Your goal →
Your task is to output the data exactly as it stands.

The input →
*****
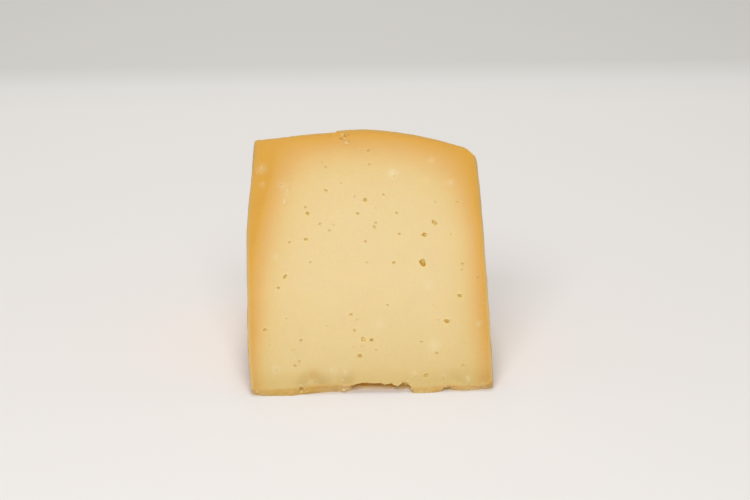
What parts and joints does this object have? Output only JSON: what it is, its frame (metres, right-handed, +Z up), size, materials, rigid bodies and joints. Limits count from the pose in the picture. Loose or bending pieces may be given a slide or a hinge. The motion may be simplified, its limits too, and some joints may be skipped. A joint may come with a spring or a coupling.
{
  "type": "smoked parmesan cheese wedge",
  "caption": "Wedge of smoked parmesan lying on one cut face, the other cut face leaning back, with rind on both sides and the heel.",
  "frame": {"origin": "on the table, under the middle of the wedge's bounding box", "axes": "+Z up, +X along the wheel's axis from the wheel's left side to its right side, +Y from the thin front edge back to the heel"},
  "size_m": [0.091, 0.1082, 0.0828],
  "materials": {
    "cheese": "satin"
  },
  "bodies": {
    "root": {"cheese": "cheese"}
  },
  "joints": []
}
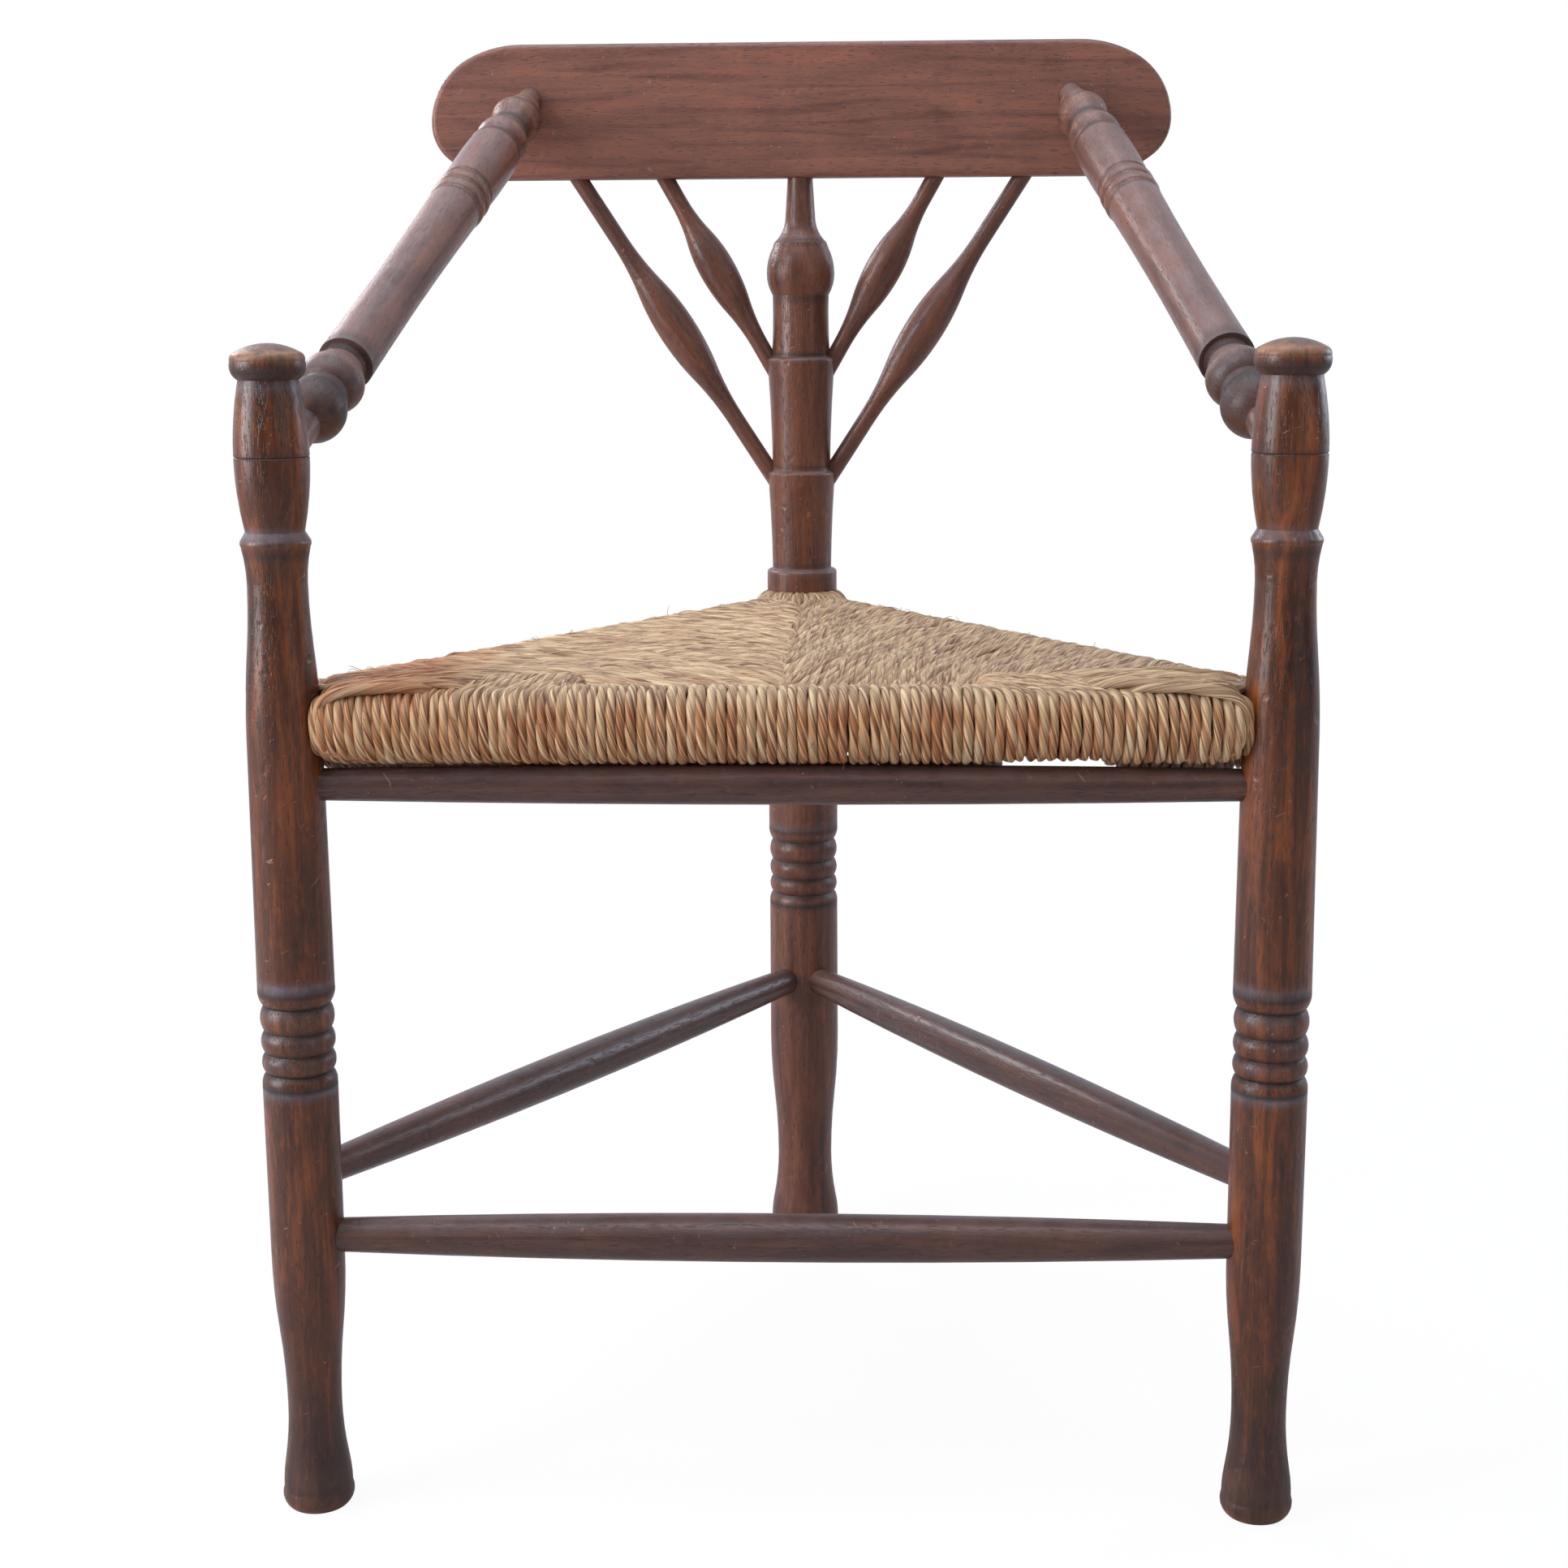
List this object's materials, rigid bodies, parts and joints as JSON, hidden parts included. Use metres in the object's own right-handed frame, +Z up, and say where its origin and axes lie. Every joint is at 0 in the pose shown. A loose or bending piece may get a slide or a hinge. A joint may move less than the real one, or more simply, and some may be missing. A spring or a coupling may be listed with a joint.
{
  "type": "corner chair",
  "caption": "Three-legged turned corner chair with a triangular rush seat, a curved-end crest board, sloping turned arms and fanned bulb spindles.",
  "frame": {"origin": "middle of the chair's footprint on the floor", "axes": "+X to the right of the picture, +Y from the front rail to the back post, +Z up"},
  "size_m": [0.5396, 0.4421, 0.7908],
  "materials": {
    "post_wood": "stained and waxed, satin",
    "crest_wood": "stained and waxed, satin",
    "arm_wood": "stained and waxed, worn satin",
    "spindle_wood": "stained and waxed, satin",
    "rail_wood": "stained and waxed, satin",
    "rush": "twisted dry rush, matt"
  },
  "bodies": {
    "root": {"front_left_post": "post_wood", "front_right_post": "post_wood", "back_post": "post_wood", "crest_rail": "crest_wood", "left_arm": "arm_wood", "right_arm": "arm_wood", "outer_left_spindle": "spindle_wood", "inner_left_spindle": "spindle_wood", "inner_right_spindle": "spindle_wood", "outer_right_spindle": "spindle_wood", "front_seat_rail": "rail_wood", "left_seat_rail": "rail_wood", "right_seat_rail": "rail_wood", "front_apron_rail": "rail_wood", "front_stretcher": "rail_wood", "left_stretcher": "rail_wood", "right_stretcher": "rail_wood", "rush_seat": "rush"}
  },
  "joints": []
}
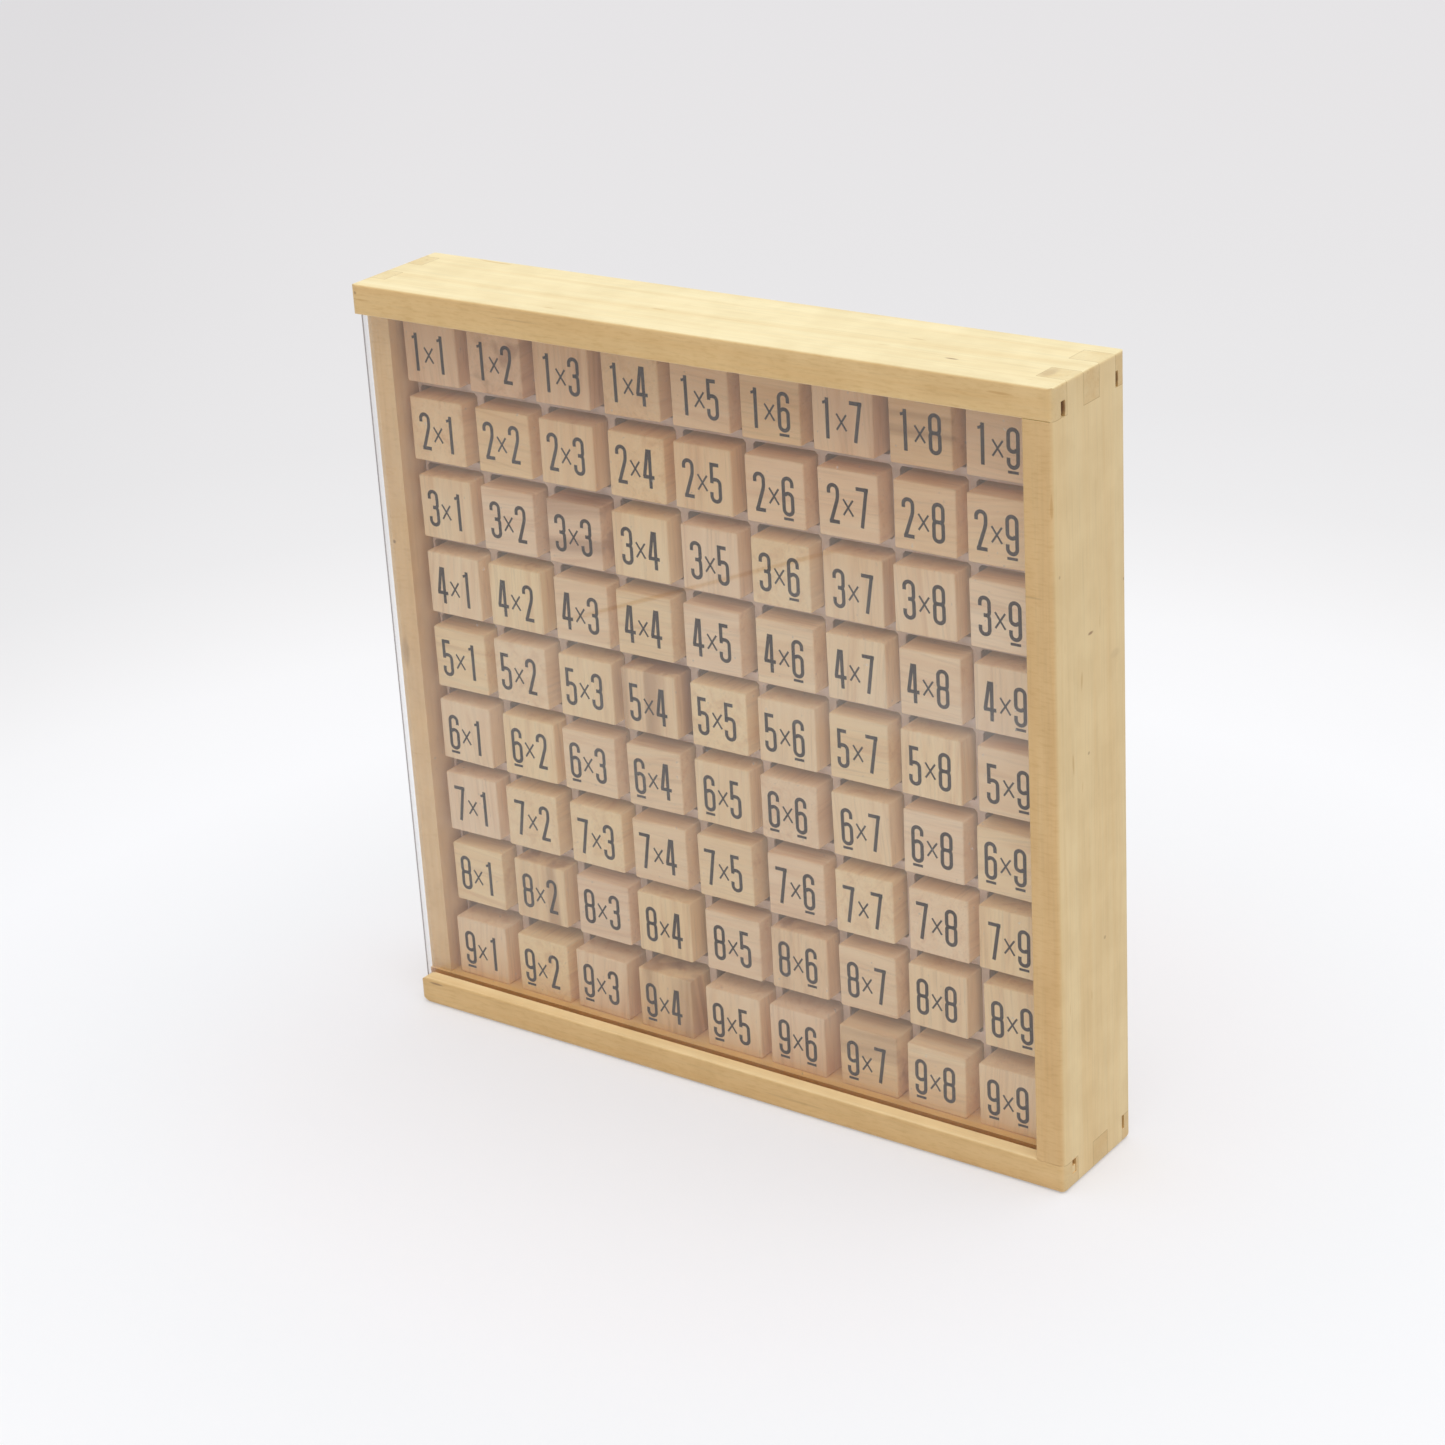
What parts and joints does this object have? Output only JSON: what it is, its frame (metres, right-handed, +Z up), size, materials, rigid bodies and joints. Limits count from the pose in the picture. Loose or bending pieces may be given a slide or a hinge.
*****
Written response →
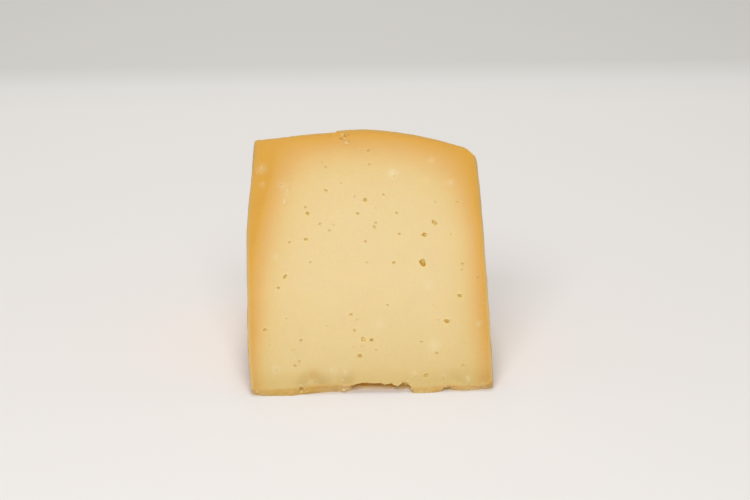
What parts and joints does this object have? Output only JSON: what it is, its frame (metres, right-handed, +Z up), size, materials, rigid bodies and joints. Limits count from the pose in the picture. Loose or bending pieces may be given a slide or a hinge. The motion may be simplified, its limits too, and some joints may be skipped. A joint may come with a spring or a coupling.
{
  "type": "smoked parmesan cheese wedge",
  "caption": "Wedge of smoked parmesan lying on one cut face, the other cut face leaning back, with rind on both sides and the heel.",
  "frame": {"origin": "on the table, under the middle of the wedge's bounding box", "axes": "+Z up, +X along the wheel's axis from the wheel's left side to its right side, +Y from the thin front edge back to the heel"},
  "size_m": [0.091, 0.1082, 0.0828],
  "materials": {
    "cheese": "satin"
  },
  "bodies": {
    "root": {"cheese": "cheese"}
  },
  "joints": []
}
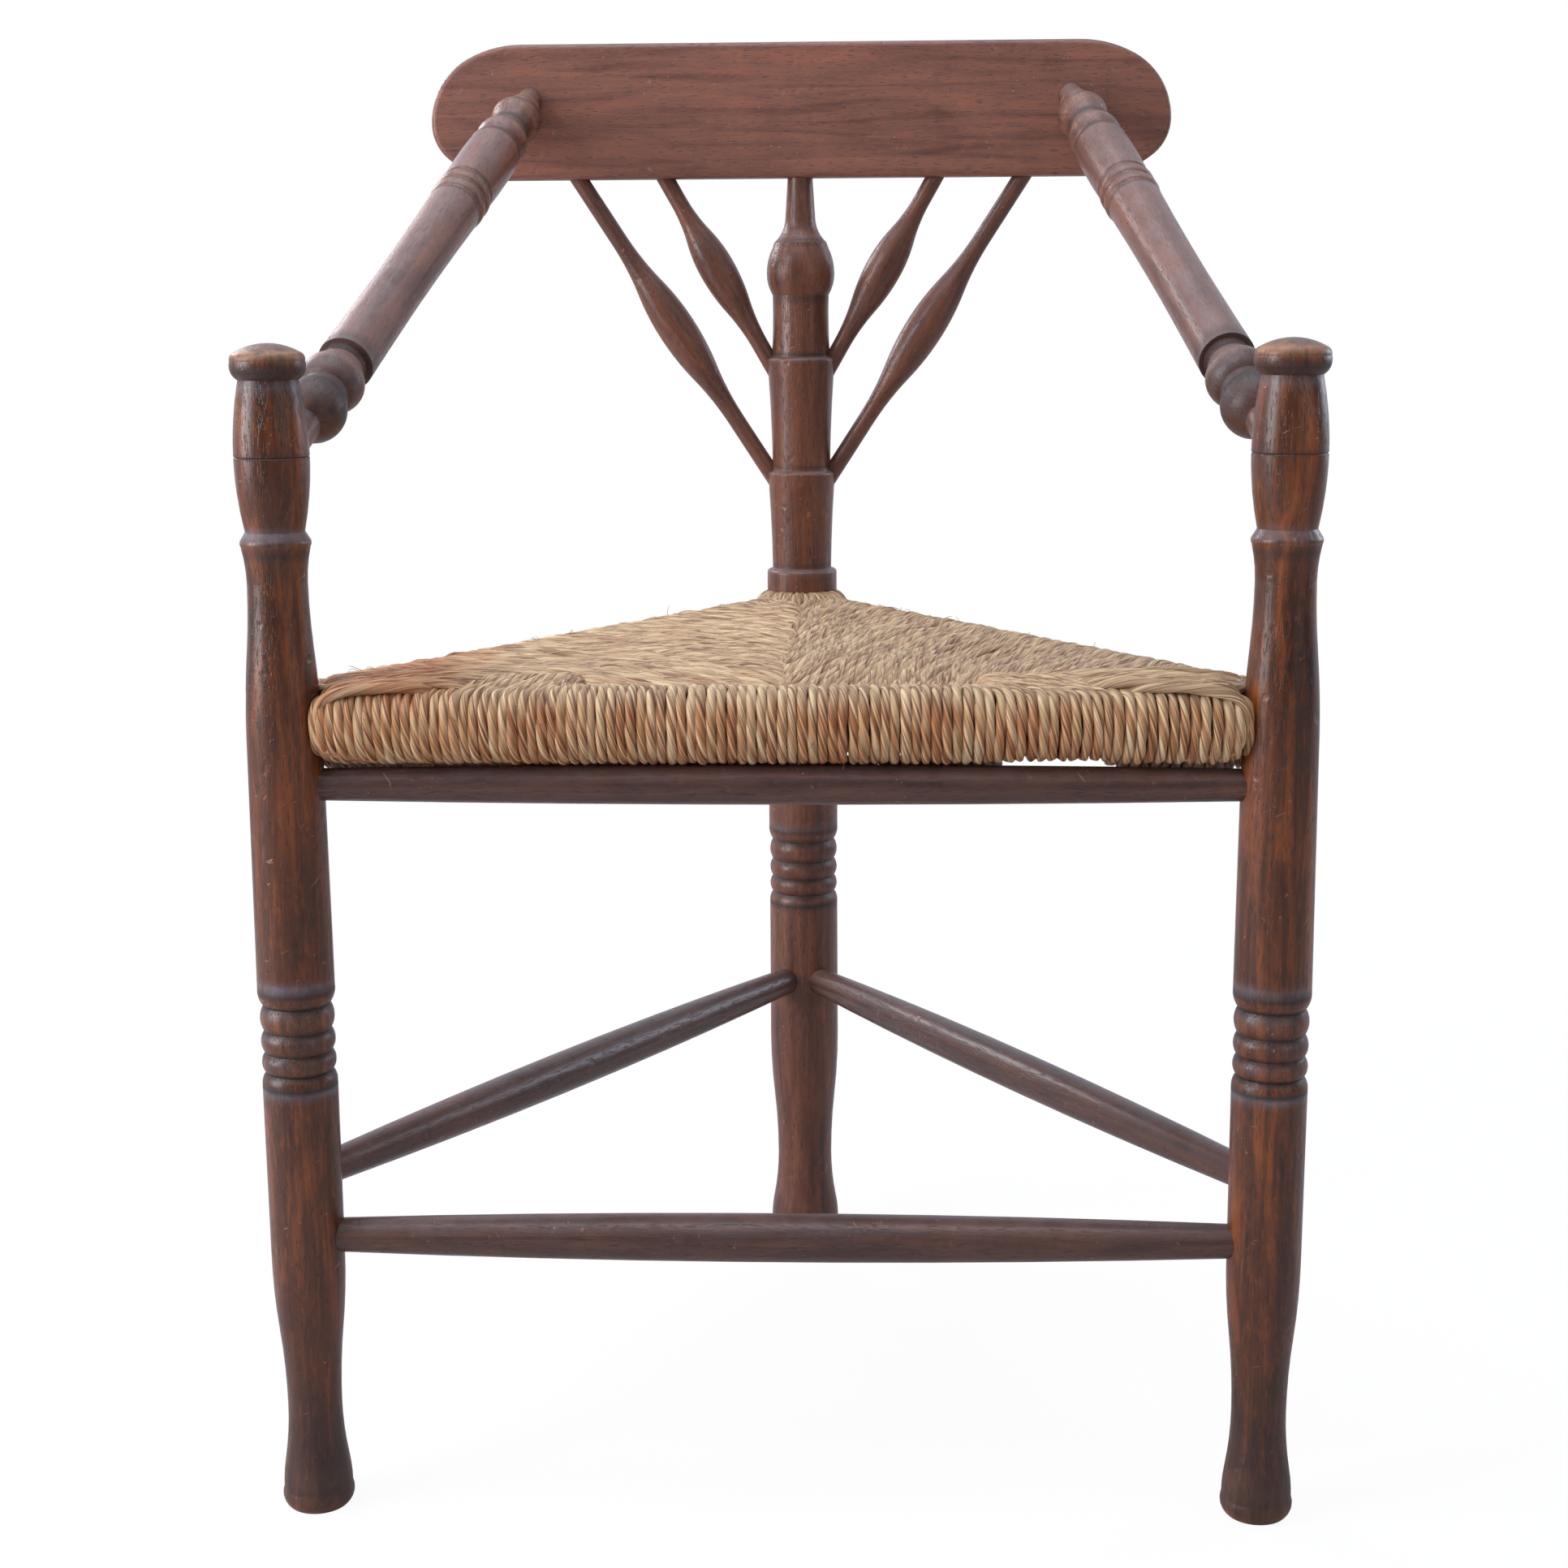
List this object's materials, rigid bodies, parts and joints as JSON, hidden parts included. Use metres in the object's own right-handed frame, +Z up, and say where its origin and axes lie. Every joint is at 0 in the pose shown. A loose or bending piece may get a slide or a hinge. A joint may move less than the real one, or more simply, and some may be missing. A spring or a coupling may be listed with a joint.
{
  "type": "corner chair",
  "caption": "Three-legged turned corner chair with a triangular rush seat, a curved-end crest board, sloping turned arms and fanned bulb spindles.",
  "frame": {"origin": "middle of the chair's footprint on the floor", "axes": "+X to the right of the picture, +Y from the front rail to the back post, +Z up"},
  "size_m": [0.5396, 0.4421, 0.7908],
  "materials": {
    "post_wood": "stained and waxed, satin",
    "crest_wood": "stained and waxed, satin",
    "arm_wood": "stained and waxed, worn satin",
    "spindle_wood": "stained and waxed, satin",
    "rail_wood": "stained and waxed, satin",
    "rush": "twisted dry rush, matt"
  },
  "bodies": {
    "root": {"front_left_post": "post_wood", "front_right_post": "post_wood", "back_post": "post_wood", "crest_rail": "crest_wood", "left_arm": "arm_wood", "right_arm": "arm_wood", "outer_left_spindle": "spindle_wood", "inner_left_spindle": "spindle_wood", "inner_right_spindle": "spindle_wood", "outer_right_spindle": "spindle_wood", "front_seat_rail": "rail_wood", "left_seat_rail": "rail_wood", "right_seat_rail": "rail_wood", "front_apron_rail": "rail_wood", "front_stretcher": "rail_wood", "left_stretcher": "rail_wood", "right_stretcher": "rail_wood", "rush_seat": "rush"}
  },
  "joints": []
}
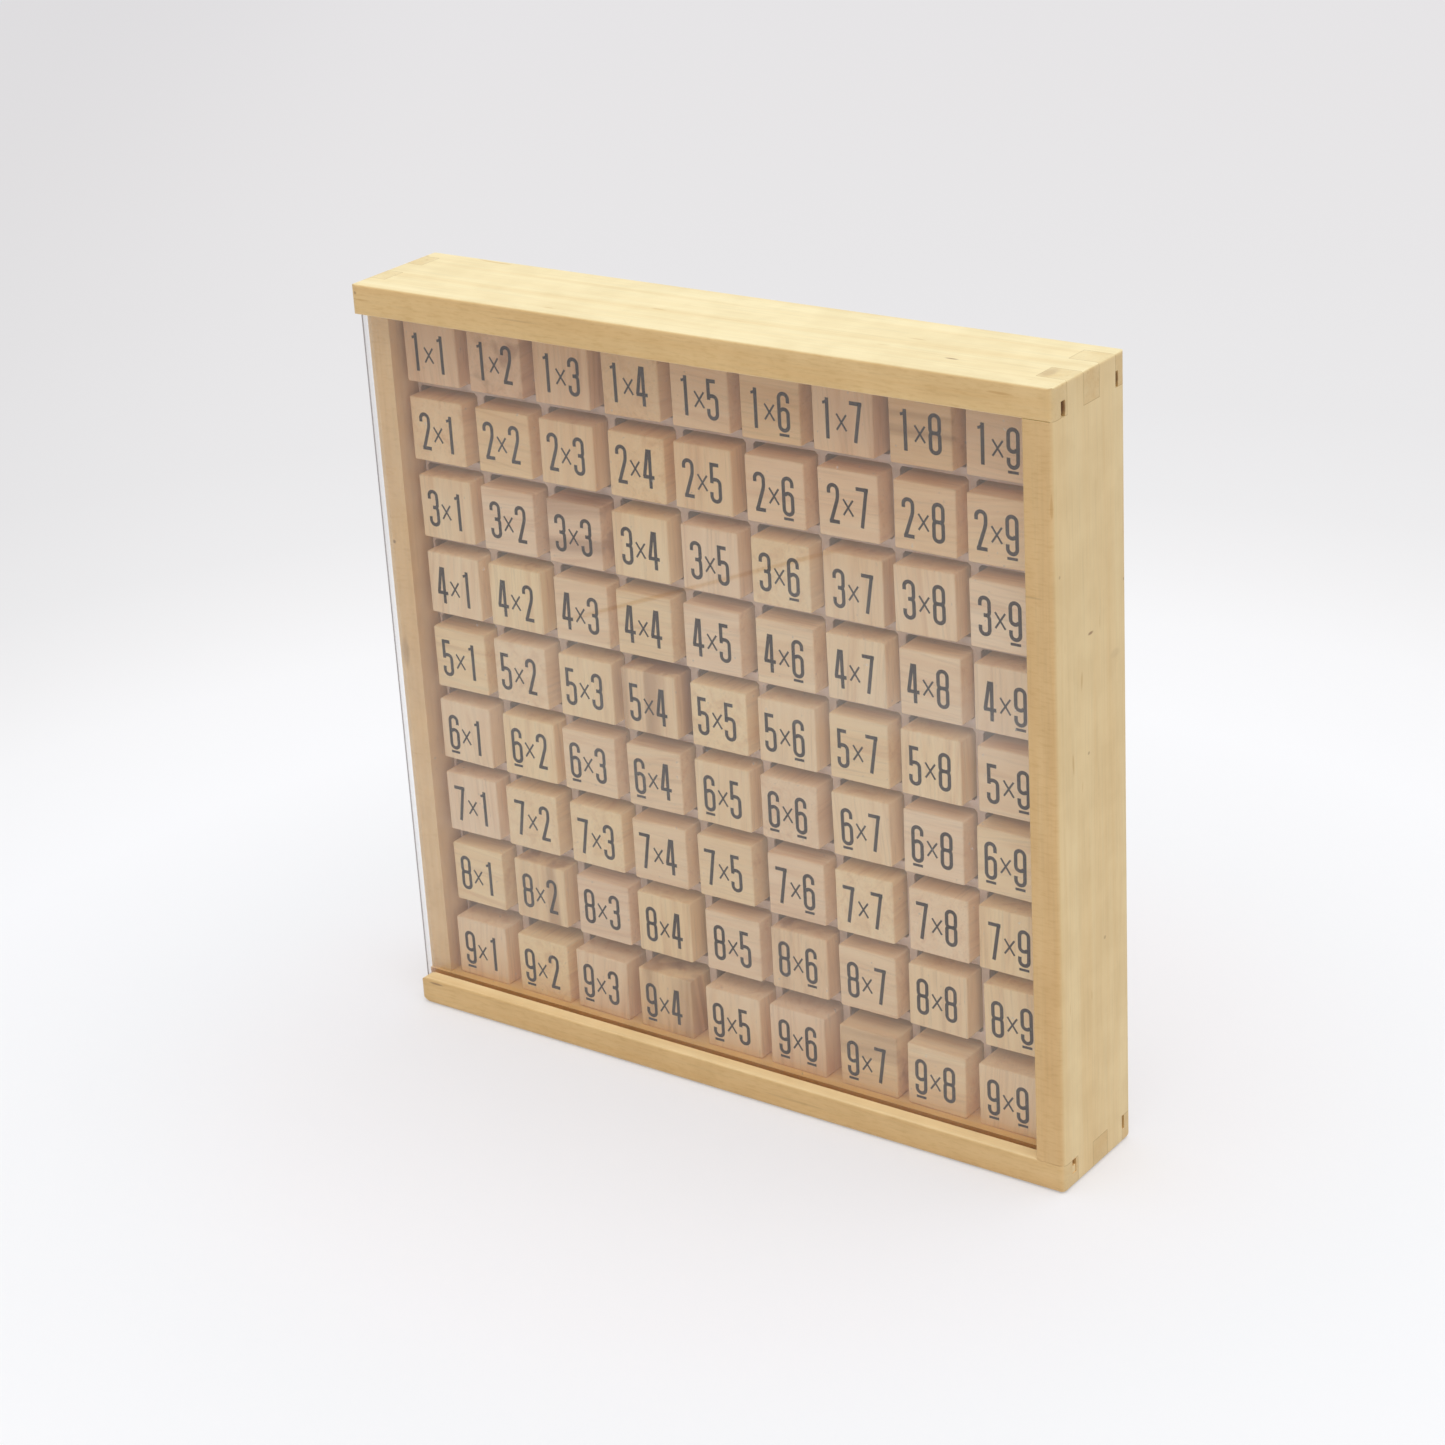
What parts and joints does this object have? Output only JSON: what it is, its frame (metres, right-handed, +Z up), size, materials, rigid bodies and joints. Limits count from the pose in the picture. Loose or bending pieces may be given a slide or a hinge.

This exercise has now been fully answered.